Biz sessiz ve dertli çoğunluktan çok daha cesurlar ve sesleri de gür çıkıyor aynı zamanda.

Düşününüz ki, bir ev satın almışsınız ama birileri gelip bir odanızı kullanamayacağınızı söylüyor. Bu kadar cüretkârlar işte! Üstelik “Zulüm 1453’te başladı” yazacak kadar da hâdsizler!

Arkadaş! Ayasofya, fethin sembolü, kılıç hakkımız, Fatih Sultan Muhammed Han’ın bize mîrası ve emaneti ve hattâ Fetih Vakfı’nın tapulu malıdır!
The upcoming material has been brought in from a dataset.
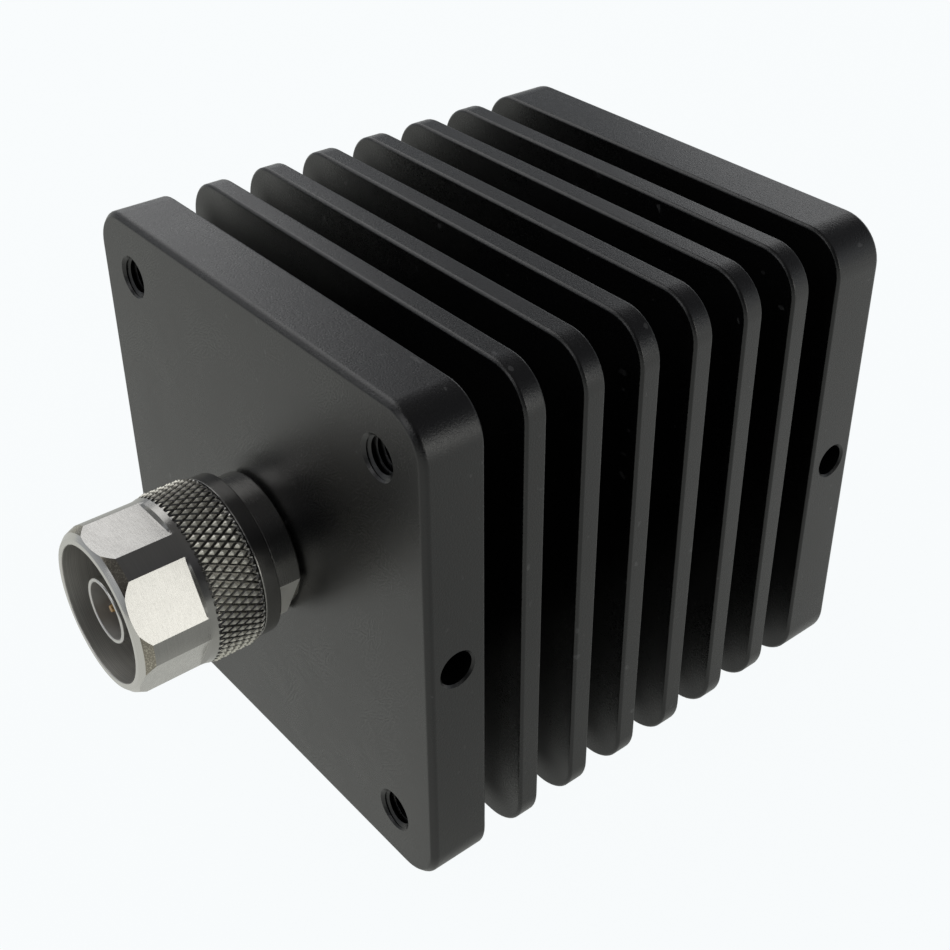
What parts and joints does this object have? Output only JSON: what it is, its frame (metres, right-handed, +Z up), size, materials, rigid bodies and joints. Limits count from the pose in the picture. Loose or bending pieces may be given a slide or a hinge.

Sen kimsin, kimin bekçisisin, kimin tetikçisisin? Öte dur biraz!

Kimin malını kimden koruyorsun birader?

Hâl böyleyken ve 500 senelik ata yadigârı cami boynu bükük bir öksüz gibi melankolik İstanbul kartpostallarına geri plân edilmişken, biz de kalkmış, “İstanbul’u fethettik, çağ açtık, çağ kapattık” deyü kabarıyoruz, anma programları düzenliyoruz! Lâf!

Lâfı eğmeden, bükmeden söyleyelim: Zulüm 1931’de başladı! Hâlen de devam ediyor.

Ve yazıyı Hakk’ın vadettiği günler için duyduğumuz derin hasretle bitirelim:

Arkadaş! Yurduma alçakları uğratma sakın,

Siper et gövdeni, dursun bu hayâsızca akın.

Doğacaktır sana vadettiği günler Hakk’ın,

Kim bilir, belki yarın, belki yarından da yakın.